**WORK TO DO:** Reproduce each line exactly.

**RECORDS FOR THIS EXERCISE:**
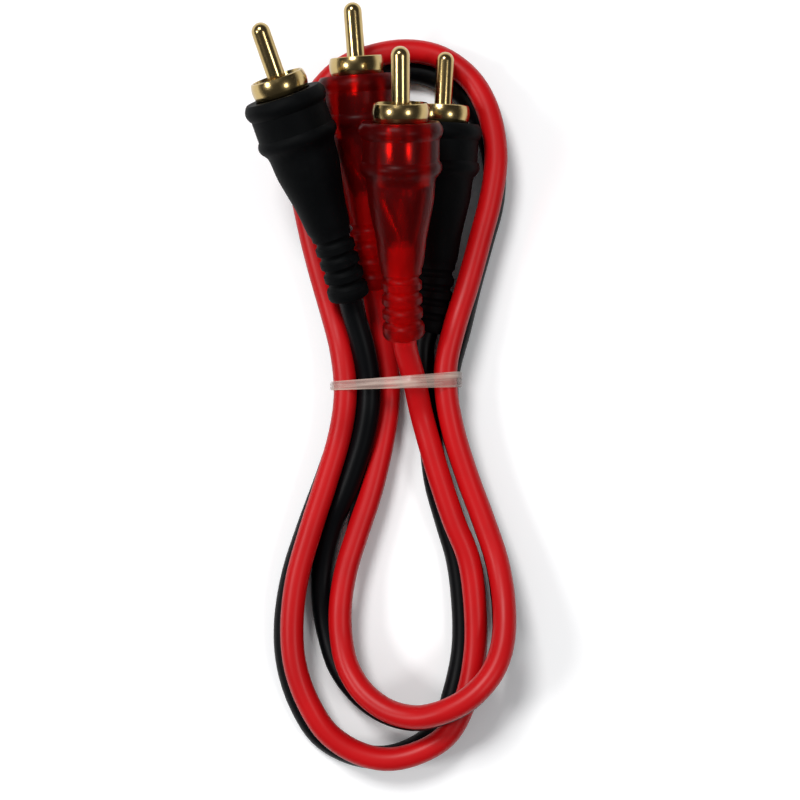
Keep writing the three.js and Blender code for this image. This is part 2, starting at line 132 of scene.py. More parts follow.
class Sheet:
    """The node sheet of one material, or of the world."""

    def __init__(self, owner: bpy.types.ID) -> None:
        """Empties the owner's node tree and keeps it.

        Args:
            owner: a material or the world.
        """
        owner.use_nodes = True
        self.tree = owner.node_tree
        self.tree.nodes.clear()

    def node(
        self,
        kind: str,
        settings: Optional[dict[str, object]] = None,
        inputs: Optional[dict[object, object]] = None,
    ) -> bpy.types.Node:
        """Adds a node: its settings first, then its sockets.

        Args:
            kind: the node's type.
            settings: attributes of the node. "stops" gives a ramp's [(place, colour), ...].
            inputs: a value, a Signal or a socket for each input, by name or number.

        Returns:
            The node.
        """
        node = self.tree.nodes.new(kind)
        for name, value in (settings or {}).items():
            if name == "stops":
                self._set_stops(node, value)
            else:
                setattr(node, name, value)
        for name, value in (inputs or {}).items():
            socket = node.inputs[name]
            if isinstance(value, Signal):
                self.tree.links.new(value.socket, socket)
            elif isinstance(value, bpy.types.NodeSocket):
                self.tree.links.new(value, socket)
            else:
                socket.default_value = value
        return node

    @staticmethod
    def _set_stops(node: bpy.types.Node, stops: Sequence[tuple[float, tuple]]) -> None:
        """Gives a colour ramp its stops.

        Args:
            node: the Color Ramp node.
            stops: place and colour of each stop, from left to right.
        """
        elements = node.color_ramp.elements
        while len(elements) < len(stops):
            elements.new(0.5)
        for element, (place, colour) in zip(elements, stops):
            element.position = place
            element.color = colour

    def out(self, node: bpy.types.Node, name: object = 0) -> Signal:
        """One output of a node, as a Signal."""
        return Signal(self, node.outputs[name])

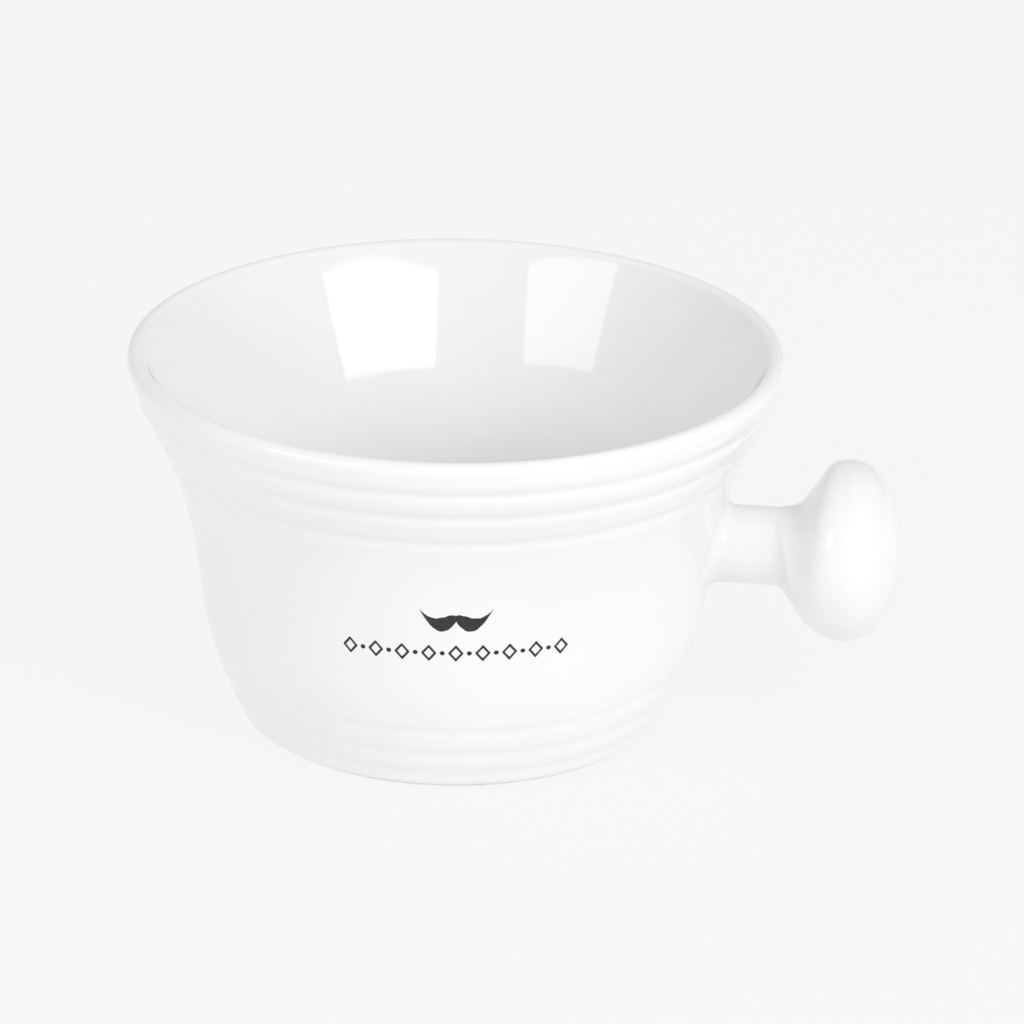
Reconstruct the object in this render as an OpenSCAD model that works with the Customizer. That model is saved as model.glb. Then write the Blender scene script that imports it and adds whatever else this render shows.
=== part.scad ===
// Shaving mug with a knob handle: slip-cast porcelain, glazed, with a two-part printed ornament.
// Origin at the centre of the foot, +Z up, handle along +X, ornament towards -Y.

/* [Bowl] */
// Outside diameter of the rim
rim_d = 120; // [112:0.5:128]
// Height from the resting face to the top of the lip
height = 70.7; // [68:0.1:76]
// Outside diameter of the wall, run down to the resting face
foot_d = 78.4; // [72:0.1:82]
// Outside diameter at the waist, where the wall is steepest
waist_d = 93.6; // [90:0.1:96]
// Height of the waist
waist_z = 24; // [22:0.5:26]
// Outside diameter at the shoulder, where the wall flares most
shoulder_d = 110.2; // [107:0.1:111]
// Height of the shoulder
shoulder_z = 56; // [54:0.5:58]
// Thickness of the rounded lip
lip_t = 3.4; // [2.8:0.1:4.2]
// Growth of the outside radius with height, just under the lip
lip_flare = 0.17; // [0.1:0.01:0.3]

/* [Inside] */
// Inside diameter where the wall starts to round into the floor
inside_d = 87.2; // [85:0.1:88]
// Growth of the inside radius with height, just under the lip
inside_flare = 0.52; // [0.4:0.01:0.56]
// Height of the inside floor above the resting face
floor_z = 8.6; // [7.6:0.1:11]
// Height over which the inside wall rounds into the floor
corner_h = 21; // [16:0.5:26]
// Squareness of that corner, where 2 is an ellipse
corner_power = 2.3; // [2:0.1:3]

/* [Grooves] */
// Distance from a groove's middle to where it is a third as deep
groove_w = 1.1; // [0.7:0.1:1.4]
// Depth of the three grooves that leave two ribs under the lip
rib_groove_depth = 0.45; // [0.2:0.05:0.7]
// Depth of the three fine grooves above the foot
base_groove_depth = 0.2; // [0.1:0.05:0.5]

/* [Foot] */
// Radial width of the bare ring that the mug stands on
foot_ring_w = 4; // [3:0.1:6]
// Distance that the bare ring stands in from the wall
foot_inset = 0.9; // [0.7:0.1:1.2]
// Depth of the recess inside the foot ring
recess_h = 3; // [2:0.1:3.6]
// Height of the wiped, unglazed band at the bottom of the foot
bare_h = 0.9; // [0.6:0.1:1.5]

/* [Handle] */
// Height of the handle's axis
handle_z = 35; // [33:0.5:37]
// Diameter of the neck
neck_d = 14.5; // [12:0.1:16]
// Distance from the bowl's axis to where the neck starts to flare
flare_x = 59; // [57:0.1:60]
// Distance from the bowl's axis to the knob's widest circle
knob_x = 72.8; // [71:0.1:74]
// Largest diameter of the knob
knob_d = 33.6; // [31:0.1:36]
// Length of the rounded end beyond the widest circle
knob_dome = 10; // [8:0.1:12]
// Distance that the top of the knob's back stands further from the bowl than the underside
back_lean = 2.6; // [2:0.1:4]
// Thickness of the hollow handle's clay
handle_wall = 3.4; // [3:0.1:4]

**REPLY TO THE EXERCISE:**
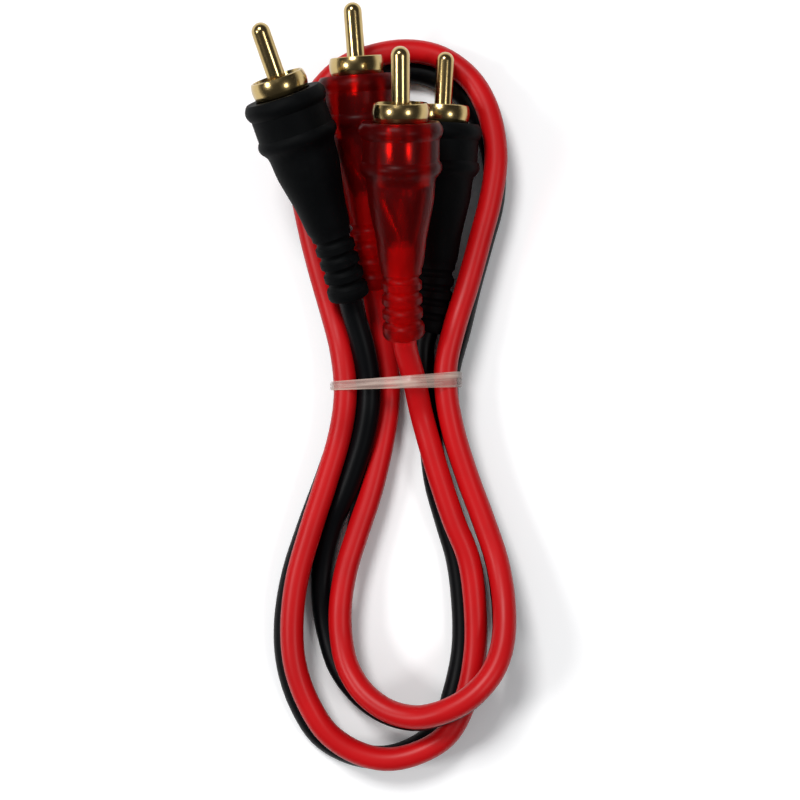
Keep writing the three.js and Blender code for this image. This is part 2, starting at line 132 of scene.py. More parts follow.
class Sheet:
    """The node sheet of one material, or of the world."""

    def __init__(self, owner: bpy.types.ID) -> None:
        """Empties the owner's node tree and keeps it.

        Args:
            owner: a material or the world.
        """
        owner.use_nodes = True
        self.tree = owner.node_tree
        self.tree.nodes.clear()

    def node(
        self,
        kind: str,
        settings: Optional[dict[str, object]] = None,
        inputs: Optional[dict[object, object]] = None,
    ) -> bpy.types.Node:
        """Adds a node: its settings first, then its sockets.

        Args:
            kind: the node's type.
            settings: attributes of the node. "stops" gives a ramp's [(place, colour), ...].
            inputs: a value, a Signal or a socket for each input, by name or number.

        Returns:
            The node.
        """
        node = self.tree.nodes.new(kind)
        for name, value in (settings or {}).items():
            if name == "stops":
                self._set_stops(node, value)
            else:
                setattr(node, name, value)
        for name, value in (inputs or {}).items():
            socket = node.inputs[name]
            if isinstance(value, Signal):
                self.tree.links.new(value.socket, socket)
            elif isinstance(value, bpy.types.NodeSocket):
                self.tree.links.new(value, socket)
            else:
                socket.default_value = value
        return node

    @staticmethod
    def _set_stops(node: bpy.types.Node, stops: Sequence[tuple[float, tuple]]) -> None:
        """Gives a colour ramp its stops.

        Args:
            node: the Color Ramp node.
            stops: place and colour of each stop, from left to right.
        """
        elements = node.color_ramp.elements
        while len(elements) < len(stops):
            elements.new(0.5)
        for element, (place, colour) in zip(elements, stops):
            element.position = place
            element.color = colour

    def out(self, node: bpy.types.Node, name: object = 0) -> Signal:
        """One output of a node, as a Signal."""
        return Signal(self, node.outputs[name])

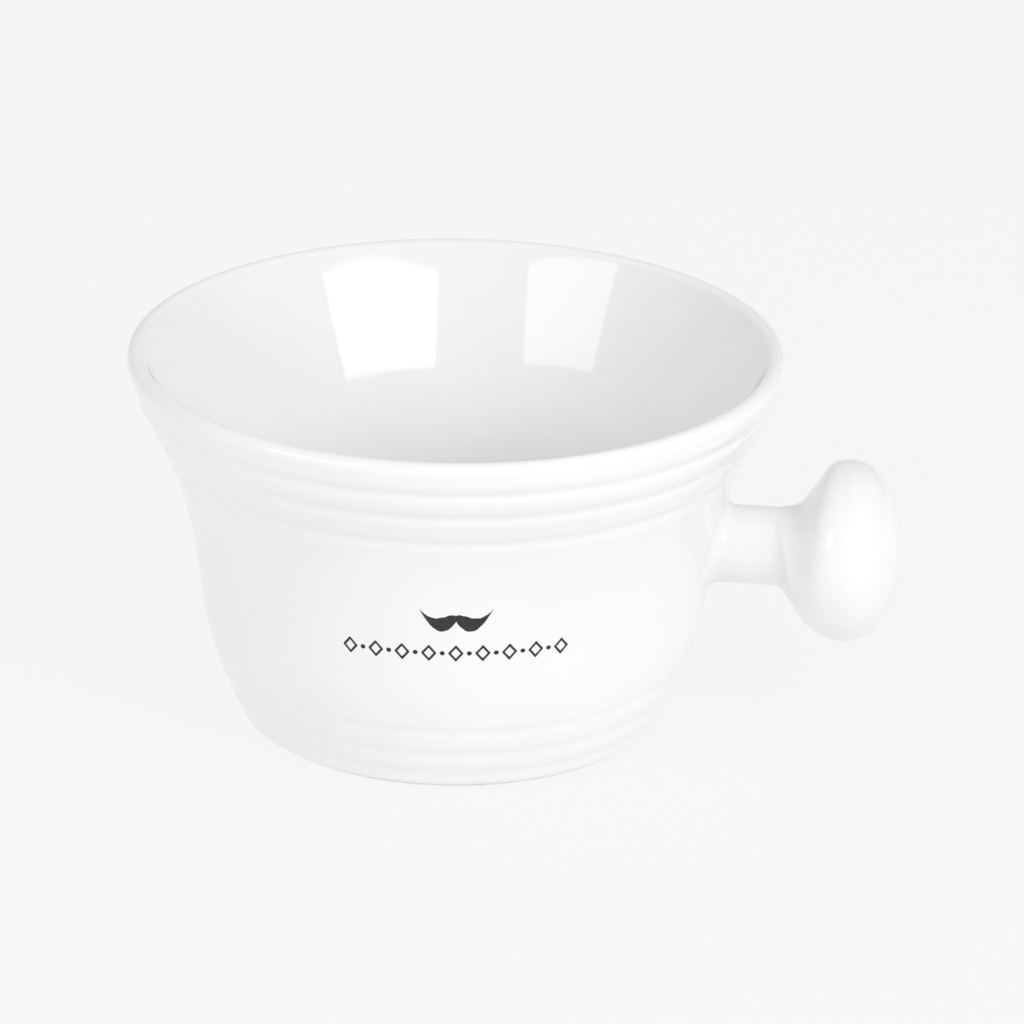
Reconstruct the object in this render as an OpenSCAD model that works with the Customizer. That model is saved as model.glb. Then write the Blender scene script that imports it and adds whatever else this render shows.
=== part.scad ===
// Shaving mug with a knob handle: slip-cast porcelain, glazed, with a two-part printed ornament.
// Origin at the centre of the foot, +Z up, handle along +X, ornament towards -Y.

/* [Bowl] */
// Outside diameter of the rim
rim_d = 120; // [112:0.5:128]
// Height from the resting face to the top of the lip
height = 70.7; // [68:0.1:76]
// Outside diameter of the wall, run down to the resting face
foot_d = 78.4; // [72:0.1:82]
// Outside diameter at the waist, where the wall is steepest
waist_d = 93.6; // [90:0.1:96]
// Height of the waist
waist_z = 24; // [22:0.5:26]
// Outside diameter at the shoulder, where the wall flares most
shoulder_d = 110.2; // [107:0.1:111]
// Height of the shoulder
shoulder_z = 56; // [54:0.5:58]
// Thickness of the rounded lip
lip_t = 3.4; // [2.8:0.1:4.2]
// Growth of the outside radius with height, just under the lip
lip_flare = 0.17; // [0.1:0.01:0.3]

/* [Inside] */
// Inside diameter where the wall starts to round into the floor
inside_d = 87.2; // [85:0.1:88]
// Growth of the inside radius with height, just under the lip
inside_flare = 0.52; // [0.4:0.01:0.56]
// Height of the inside floor above the resting face
floor_z = 8.6; // [7.6:0.1:11]
// Height over which the inside wall rounds into the floor
corner_h = 21; // [16:0.5:26]
// Squareness of that corner, where 2 is an ellipse
corner_power = 2.3; // [2:0.1:3]

/* [Grooves] */
// Distance from a groove's middle to where it is a third as deep
groove_w = 1.1; // [0.7:0.1:1.4]
// Depth of the three grooves that leave two ribs under the lip
rib_groove_depth = 0.45; // [0.2:0.05:0.7]
// Depth of the three fine grooves above the foot
base_groove_depth = 0.2; // [0.1:0.05:0.5]

/* [Foot] */
// Radial width of the bare ring that the mug stands on
foot_ring_w = 4; // [3:0.1:6]
// Distance that the bare ring stands in from the wall
foot_inset = 0.9; // [0.7:0.1:1.2]
// Depth of the recess inside the foot ring
recess_h = 3; // [2:0.1:3.6]
// Height of the wiped, unglazed band at the bottom of the foot
bare_h = 0.9; // [0.6:0.1:1.5]

/* [Handle] */
// Height of the handle's axis
handle_z = 35; // [33:0.5:37]
// Diameter of the neck
neck_d = 14.5; // [12:0.1:16]
// Distance from the bowl's axis to where the neck starts to flare
flare_x = 59; // [57:0.1:60]
// Distance from the bowl's axis to the knob's widest circle
knob_x = 72.8; // [71:0.1:74]
// Largest diameter of the knob
knob_d = 33.6; // [31:0.1:36]
// Length of the rounded end beyond the widest circle
knob_dome = 10; // [8:0.1:12]
// Distance that the top of the knob's back stands further from the bowl than the underside
back_lean = 2.6; // [2:0.1:4]
// Thickness of the hollow handle's clay
handle_wall = 3.4; // [3:0.1:4]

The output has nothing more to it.